Tally the lines that contain "scene" and report the total alone.

Items listed in a dataset

****************

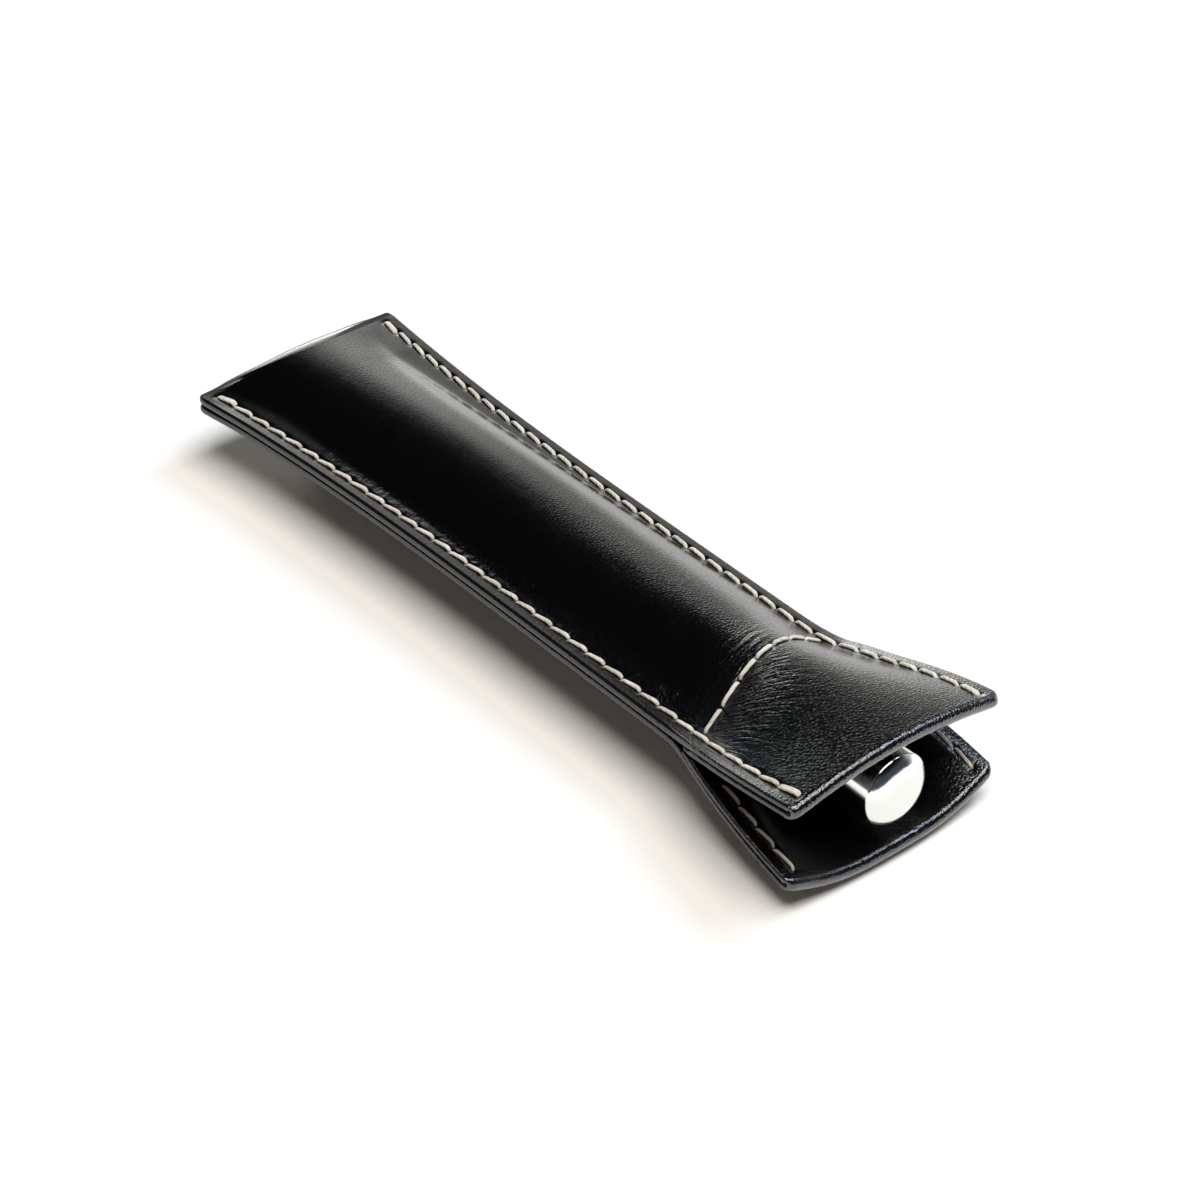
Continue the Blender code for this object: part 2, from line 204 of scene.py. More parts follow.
def fullness(x, y, side):
    # f = 1 - s², where s is the share of the way from the flat to the crease, counted on the upper face
    # from a ridge a little to the far side. The crease is rounded by (f + √(f² + soft²)) / 2, more at the
    # closed end, and raised to a power that is larger near the cross seam, where the leather is drawn down
    flat = sleeve["flat"][side]
    share = y / creaseWidth(x)
    if side == 0:
        shift = sleeve["ridgeShift"] * hill(x - sleeve["shiftPlace"], sleeve["shiftRun"]) / creaseWidth(x)
        share = share - shift * np.maximum(1 - share ** 2, 0)
    s = np.maximum(np.abs(share) - flat, 0) / (1 - flat)
    power = blend(sleeve["fullness"][side], sleeve["mouthFullness"], flapShare(x))
    if side == 0:
        power = power + sleeve["neckFullness"] * hill(x - sleeve["crossPlace"], sleeve["neckRun"])
    bulge, soft = 1 - s * s, sleeve["creaseSoft"] * (1 + sleeve["softGain"] * hill(x, sleeve["softRun"]))
    return ((bulge + np.hypot(bulge, soft)) / (1 + np.hypot(1, soft))) ** power


def edgeHeight(x, side):  # from the pouch's edge to the corner's: 1 - (1 - u)^curve
    share = 1 - (1 - flapShare(x)) ** sleeve["edgeCurve"][side]
    return blend(sleeve["pouchEdge"][side], sleeve["cornerEdge"][side], share)


def ridgeHeight(x, side):  # height of the leather along the middle: upper is side 0, lower is side 1
    past = (x - sleeve["bend"]) / (sleeve["length"] - sleeve["bend"])
    if side == 0:
        closed = sleeve["pouchEdge"][0] + sleeve["closedRise"]
        pouch = blend(closed, sleeve["bendTop"], np.clip(x / sleeve["bend"], 0, 1) ** sleeve["ridgeCurve"])
        return np.where(past < 0, pouch, blend(sleeve["bendTop"], sleeve["mouthTop"], past))
    start = ease((x - sleeve["closedReach"]) / sleeve["bellyRun"])
    lift = sleeve["neckLift"] * ease((x - sleeve["bend"] + sleeve["neckLiftRun"]) / sleeve["neckLiftRun"])
    belly = blend(lift, sleeve["lipHeight"], ease(past))
    return blend(sleeve["pouchEdge"][1] - sleeve["closedDrop"], belly, start)


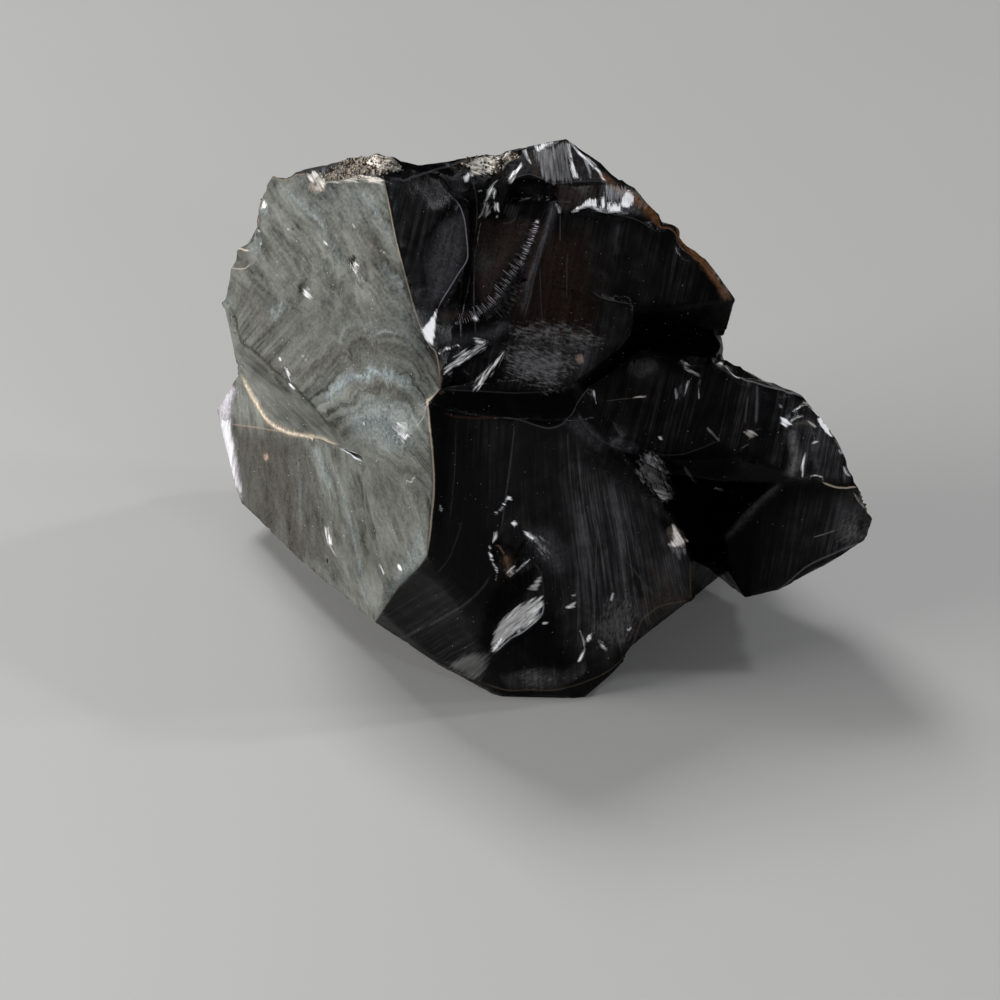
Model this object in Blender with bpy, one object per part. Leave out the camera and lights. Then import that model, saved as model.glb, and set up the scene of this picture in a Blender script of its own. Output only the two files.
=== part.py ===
"""Obsidian chunk: one solid, broken piece of volcanic glass.

Sizes are millimetres and are turned into metres on the way in. +Z is up and the long side
runs along X. The chunk stands on a flat facet at z = 0, with the origin inside that facet.

The stone is a set of overlapping lumps, each the hull of its corners, joined into one solid.
Curved scars are then broken out of them with balls that may be stretched along one direction,
and everything below the base is cut off flat.
"""

from math import cos, radians, sin, sqrt

import bmesh
import bpy
from mathutils import Matrix, Vector

MM = 0.001
FACET_EDGE = 2.3  # longest side of a scar's triangles
FINEST_EDGE = 0.8  # shortest one, for the smallest chips
FLOOR_BLOCK = 160.0  # side of the block that cuts the base flat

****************

> Response
2